Without knowing the context of the e-mail, or why that 1% quit, this is
basically the equivalent of news hosts saying, COULD YOUR CHILDREN DROP DEAD
TOMORROW? Tune in at 11 to find out.

------
gohat
I've learned (well, maybe) the hard way that if you say stupid things, it
damages relationships. Now the reason one might keep doing so is that usually
it's a lot more fun to say questionable things...

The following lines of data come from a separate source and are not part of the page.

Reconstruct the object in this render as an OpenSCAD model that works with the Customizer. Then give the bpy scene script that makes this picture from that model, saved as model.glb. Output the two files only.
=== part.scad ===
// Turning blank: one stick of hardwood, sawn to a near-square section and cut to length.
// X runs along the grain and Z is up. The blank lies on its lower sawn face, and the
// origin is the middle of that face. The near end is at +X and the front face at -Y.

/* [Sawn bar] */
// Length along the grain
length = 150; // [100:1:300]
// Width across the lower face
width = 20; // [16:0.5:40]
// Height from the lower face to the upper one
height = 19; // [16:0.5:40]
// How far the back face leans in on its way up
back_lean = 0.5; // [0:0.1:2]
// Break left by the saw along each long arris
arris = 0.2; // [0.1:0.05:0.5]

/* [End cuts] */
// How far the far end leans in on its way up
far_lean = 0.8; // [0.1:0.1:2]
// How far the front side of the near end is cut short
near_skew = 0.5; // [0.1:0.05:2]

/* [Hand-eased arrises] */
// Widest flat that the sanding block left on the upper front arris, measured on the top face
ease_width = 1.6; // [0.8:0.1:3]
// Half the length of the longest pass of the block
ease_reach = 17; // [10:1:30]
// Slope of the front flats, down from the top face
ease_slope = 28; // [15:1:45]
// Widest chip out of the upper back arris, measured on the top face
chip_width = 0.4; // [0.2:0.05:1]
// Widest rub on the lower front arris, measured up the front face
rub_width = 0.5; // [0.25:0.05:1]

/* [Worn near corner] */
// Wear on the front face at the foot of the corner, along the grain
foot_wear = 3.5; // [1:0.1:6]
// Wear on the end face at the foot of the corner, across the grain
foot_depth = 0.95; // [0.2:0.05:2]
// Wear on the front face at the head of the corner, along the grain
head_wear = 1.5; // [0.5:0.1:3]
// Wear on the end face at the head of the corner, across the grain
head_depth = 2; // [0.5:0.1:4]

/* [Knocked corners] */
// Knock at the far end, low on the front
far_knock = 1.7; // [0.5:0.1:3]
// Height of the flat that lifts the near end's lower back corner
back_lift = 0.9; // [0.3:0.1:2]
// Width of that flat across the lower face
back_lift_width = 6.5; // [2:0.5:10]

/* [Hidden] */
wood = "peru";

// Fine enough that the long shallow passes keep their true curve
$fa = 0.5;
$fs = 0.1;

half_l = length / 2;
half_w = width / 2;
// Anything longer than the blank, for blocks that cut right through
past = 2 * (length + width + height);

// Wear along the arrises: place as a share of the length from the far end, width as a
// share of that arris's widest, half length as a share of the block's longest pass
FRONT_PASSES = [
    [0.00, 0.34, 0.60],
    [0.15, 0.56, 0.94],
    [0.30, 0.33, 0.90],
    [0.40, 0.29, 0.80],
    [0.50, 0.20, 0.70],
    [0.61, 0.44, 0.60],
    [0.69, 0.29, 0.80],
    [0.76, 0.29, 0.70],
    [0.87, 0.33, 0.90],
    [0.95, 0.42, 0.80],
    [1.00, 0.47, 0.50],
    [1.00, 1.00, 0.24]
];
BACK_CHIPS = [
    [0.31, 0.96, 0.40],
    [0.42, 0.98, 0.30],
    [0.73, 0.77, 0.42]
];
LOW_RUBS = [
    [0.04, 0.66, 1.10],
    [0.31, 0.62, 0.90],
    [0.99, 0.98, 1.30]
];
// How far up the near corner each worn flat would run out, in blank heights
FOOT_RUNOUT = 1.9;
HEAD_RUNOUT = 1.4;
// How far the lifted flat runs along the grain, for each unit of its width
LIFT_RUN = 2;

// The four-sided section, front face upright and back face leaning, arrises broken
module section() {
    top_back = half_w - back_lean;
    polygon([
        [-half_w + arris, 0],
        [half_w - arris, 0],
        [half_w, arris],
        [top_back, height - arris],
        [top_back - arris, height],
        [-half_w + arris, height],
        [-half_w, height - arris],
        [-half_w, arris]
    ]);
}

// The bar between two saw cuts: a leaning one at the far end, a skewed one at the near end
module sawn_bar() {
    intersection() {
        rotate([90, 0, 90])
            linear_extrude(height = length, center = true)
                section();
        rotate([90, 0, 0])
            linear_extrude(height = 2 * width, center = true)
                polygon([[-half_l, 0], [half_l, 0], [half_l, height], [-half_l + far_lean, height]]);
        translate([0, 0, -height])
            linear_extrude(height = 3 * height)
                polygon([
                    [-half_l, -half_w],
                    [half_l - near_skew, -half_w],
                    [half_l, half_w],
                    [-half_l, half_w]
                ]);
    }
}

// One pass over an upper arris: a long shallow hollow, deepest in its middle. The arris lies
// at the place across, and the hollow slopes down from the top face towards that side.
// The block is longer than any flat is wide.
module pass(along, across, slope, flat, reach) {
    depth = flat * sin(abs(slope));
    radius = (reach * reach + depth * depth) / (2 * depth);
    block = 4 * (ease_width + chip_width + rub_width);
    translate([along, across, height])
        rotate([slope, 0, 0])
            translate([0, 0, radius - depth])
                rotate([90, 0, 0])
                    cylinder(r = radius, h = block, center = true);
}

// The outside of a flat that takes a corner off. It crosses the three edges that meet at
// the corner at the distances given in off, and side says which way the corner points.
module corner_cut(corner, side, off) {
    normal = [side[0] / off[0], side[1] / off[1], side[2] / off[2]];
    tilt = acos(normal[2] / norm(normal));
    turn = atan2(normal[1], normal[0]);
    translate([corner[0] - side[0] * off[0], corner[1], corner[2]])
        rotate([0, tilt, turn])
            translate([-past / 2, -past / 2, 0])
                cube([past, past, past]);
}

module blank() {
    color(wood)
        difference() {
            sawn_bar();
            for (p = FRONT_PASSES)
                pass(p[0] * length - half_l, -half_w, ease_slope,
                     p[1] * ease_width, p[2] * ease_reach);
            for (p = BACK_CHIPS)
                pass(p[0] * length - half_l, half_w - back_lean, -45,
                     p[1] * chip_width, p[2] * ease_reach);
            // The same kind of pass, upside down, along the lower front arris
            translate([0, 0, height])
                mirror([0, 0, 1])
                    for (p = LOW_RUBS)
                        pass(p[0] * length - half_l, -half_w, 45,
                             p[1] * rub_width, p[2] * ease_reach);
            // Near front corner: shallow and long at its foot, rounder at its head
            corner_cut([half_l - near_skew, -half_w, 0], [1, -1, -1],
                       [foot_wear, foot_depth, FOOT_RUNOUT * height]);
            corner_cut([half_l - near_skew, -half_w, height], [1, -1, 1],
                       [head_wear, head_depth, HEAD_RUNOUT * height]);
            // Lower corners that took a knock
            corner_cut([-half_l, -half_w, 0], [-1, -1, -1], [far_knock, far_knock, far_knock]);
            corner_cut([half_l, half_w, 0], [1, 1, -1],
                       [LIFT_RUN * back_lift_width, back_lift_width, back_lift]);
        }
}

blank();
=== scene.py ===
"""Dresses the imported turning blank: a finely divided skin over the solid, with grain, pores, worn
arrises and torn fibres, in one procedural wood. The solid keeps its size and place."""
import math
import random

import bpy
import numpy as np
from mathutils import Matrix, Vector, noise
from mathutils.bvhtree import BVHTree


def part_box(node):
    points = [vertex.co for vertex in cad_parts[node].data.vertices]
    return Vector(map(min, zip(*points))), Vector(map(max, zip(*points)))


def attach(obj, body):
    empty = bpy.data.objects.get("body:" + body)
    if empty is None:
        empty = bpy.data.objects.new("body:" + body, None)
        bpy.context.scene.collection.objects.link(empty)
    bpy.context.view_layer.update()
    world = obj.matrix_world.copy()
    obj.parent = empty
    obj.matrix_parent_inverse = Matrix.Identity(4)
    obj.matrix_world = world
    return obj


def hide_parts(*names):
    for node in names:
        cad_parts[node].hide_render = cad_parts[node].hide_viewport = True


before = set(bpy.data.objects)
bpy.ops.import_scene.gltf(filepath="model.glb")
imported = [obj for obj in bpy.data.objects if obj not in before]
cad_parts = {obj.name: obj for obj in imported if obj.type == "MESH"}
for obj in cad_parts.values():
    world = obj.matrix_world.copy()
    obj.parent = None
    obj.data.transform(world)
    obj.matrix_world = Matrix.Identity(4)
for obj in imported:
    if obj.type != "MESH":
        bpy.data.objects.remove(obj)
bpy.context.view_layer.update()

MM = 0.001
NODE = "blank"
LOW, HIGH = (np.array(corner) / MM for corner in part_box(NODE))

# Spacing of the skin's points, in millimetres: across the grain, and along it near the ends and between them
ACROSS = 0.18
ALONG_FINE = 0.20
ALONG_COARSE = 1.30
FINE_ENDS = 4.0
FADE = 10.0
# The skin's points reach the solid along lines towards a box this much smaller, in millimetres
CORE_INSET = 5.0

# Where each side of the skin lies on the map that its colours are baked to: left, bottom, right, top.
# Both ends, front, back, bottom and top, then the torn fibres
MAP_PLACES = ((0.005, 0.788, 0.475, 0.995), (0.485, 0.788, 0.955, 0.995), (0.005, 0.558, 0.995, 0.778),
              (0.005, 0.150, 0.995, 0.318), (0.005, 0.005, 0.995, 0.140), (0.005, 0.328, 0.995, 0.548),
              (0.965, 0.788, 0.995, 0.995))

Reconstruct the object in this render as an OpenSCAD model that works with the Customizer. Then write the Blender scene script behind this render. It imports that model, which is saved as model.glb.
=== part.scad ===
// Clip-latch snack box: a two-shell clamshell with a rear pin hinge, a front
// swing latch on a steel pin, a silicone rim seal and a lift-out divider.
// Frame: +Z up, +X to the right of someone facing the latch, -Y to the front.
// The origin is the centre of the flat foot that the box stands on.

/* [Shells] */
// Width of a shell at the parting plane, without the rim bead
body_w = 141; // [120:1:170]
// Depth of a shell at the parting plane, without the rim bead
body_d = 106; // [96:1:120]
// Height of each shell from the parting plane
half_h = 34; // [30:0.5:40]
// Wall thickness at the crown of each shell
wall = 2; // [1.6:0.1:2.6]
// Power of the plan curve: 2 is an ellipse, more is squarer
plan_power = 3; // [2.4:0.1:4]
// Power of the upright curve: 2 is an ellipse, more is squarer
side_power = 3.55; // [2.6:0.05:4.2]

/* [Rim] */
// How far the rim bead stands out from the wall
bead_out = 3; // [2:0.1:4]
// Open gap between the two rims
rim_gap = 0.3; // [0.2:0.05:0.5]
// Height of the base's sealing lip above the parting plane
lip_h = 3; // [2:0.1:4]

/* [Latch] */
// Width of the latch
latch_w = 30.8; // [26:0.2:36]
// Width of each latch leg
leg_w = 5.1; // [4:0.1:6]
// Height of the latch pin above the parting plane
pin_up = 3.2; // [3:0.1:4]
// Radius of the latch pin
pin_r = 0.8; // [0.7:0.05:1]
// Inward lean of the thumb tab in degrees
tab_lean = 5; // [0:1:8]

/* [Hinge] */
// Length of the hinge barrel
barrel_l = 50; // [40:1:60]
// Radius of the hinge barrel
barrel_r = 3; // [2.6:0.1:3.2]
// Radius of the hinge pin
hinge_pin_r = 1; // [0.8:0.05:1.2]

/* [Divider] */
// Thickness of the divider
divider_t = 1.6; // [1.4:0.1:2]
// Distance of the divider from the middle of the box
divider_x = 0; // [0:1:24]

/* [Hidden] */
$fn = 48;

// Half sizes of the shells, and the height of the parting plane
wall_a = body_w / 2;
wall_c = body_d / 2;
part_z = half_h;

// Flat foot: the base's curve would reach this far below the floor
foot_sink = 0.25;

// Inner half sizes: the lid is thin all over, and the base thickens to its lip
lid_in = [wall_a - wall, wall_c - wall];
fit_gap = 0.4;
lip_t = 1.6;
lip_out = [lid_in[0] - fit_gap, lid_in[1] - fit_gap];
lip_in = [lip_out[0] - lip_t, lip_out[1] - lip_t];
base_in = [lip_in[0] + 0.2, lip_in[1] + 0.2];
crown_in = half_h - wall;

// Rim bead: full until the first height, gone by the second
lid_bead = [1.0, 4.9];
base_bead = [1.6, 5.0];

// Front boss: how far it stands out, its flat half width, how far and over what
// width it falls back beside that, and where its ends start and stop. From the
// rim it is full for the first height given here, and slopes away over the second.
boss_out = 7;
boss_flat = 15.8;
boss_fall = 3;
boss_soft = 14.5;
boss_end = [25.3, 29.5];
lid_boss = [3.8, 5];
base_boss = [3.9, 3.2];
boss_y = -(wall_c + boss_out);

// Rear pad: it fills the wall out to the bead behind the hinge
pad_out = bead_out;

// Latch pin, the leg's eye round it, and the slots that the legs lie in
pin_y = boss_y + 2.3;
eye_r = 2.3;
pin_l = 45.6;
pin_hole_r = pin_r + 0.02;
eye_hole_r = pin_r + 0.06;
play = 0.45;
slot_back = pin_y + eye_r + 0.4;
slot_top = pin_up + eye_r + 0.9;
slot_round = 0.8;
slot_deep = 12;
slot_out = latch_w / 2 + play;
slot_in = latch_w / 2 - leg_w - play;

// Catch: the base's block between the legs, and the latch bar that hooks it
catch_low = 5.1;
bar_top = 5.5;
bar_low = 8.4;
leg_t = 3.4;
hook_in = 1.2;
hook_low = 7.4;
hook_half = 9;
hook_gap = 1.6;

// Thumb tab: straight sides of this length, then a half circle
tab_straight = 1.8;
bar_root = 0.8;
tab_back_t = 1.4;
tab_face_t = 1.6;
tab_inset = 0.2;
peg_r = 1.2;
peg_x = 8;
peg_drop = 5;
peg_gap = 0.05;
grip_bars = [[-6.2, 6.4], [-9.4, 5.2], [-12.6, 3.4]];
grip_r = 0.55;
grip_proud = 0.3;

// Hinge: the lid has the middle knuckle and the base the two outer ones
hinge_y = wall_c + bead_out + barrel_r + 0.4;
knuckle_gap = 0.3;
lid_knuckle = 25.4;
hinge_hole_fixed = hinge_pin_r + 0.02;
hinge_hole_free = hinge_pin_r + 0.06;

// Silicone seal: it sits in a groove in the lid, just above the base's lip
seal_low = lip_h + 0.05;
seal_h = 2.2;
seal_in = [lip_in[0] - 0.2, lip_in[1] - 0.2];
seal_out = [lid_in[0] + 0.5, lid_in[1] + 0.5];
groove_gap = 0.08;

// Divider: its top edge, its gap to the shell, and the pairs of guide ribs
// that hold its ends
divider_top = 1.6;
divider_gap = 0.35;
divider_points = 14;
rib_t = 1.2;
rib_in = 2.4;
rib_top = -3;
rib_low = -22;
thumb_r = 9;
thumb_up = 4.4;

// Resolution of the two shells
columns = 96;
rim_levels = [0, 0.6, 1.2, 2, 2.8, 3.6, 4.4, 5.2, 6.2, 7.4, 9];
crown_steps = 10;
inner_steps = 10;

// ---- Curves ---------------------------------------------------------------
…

Alas. But yes, you have to be very careful with what you say. It's many times
harder to overcome a negative impression than to create a positive one.

------
Geee
I certainly noticed the changes in the emails and honestly thought that they
are A/B testing with different formats. I actually remember giving a thought
of if this format (really long and nonsensical) really works, and whether they
cut back a bit in the next email. That 2nd March email was quite exciting read
nevertheless.

------
dusing
What about short explanation of the deal at the top, and a long funny story
after that?

I too found the long emails easy to dismiss. I don't even know where to look
to find out if I need this real quick - and I'm not going to invest the time
to read it to only find out its not of any interest to me.

------
Groxx
Why not have two mailing lists, one tweetable in content and the other funny?
Start people off on the tweetable one, and give them a link if they'd like
more info. And give them a link back, if they choose to do so.

------
lwhi
I wonder what % of customers will be gained from this article?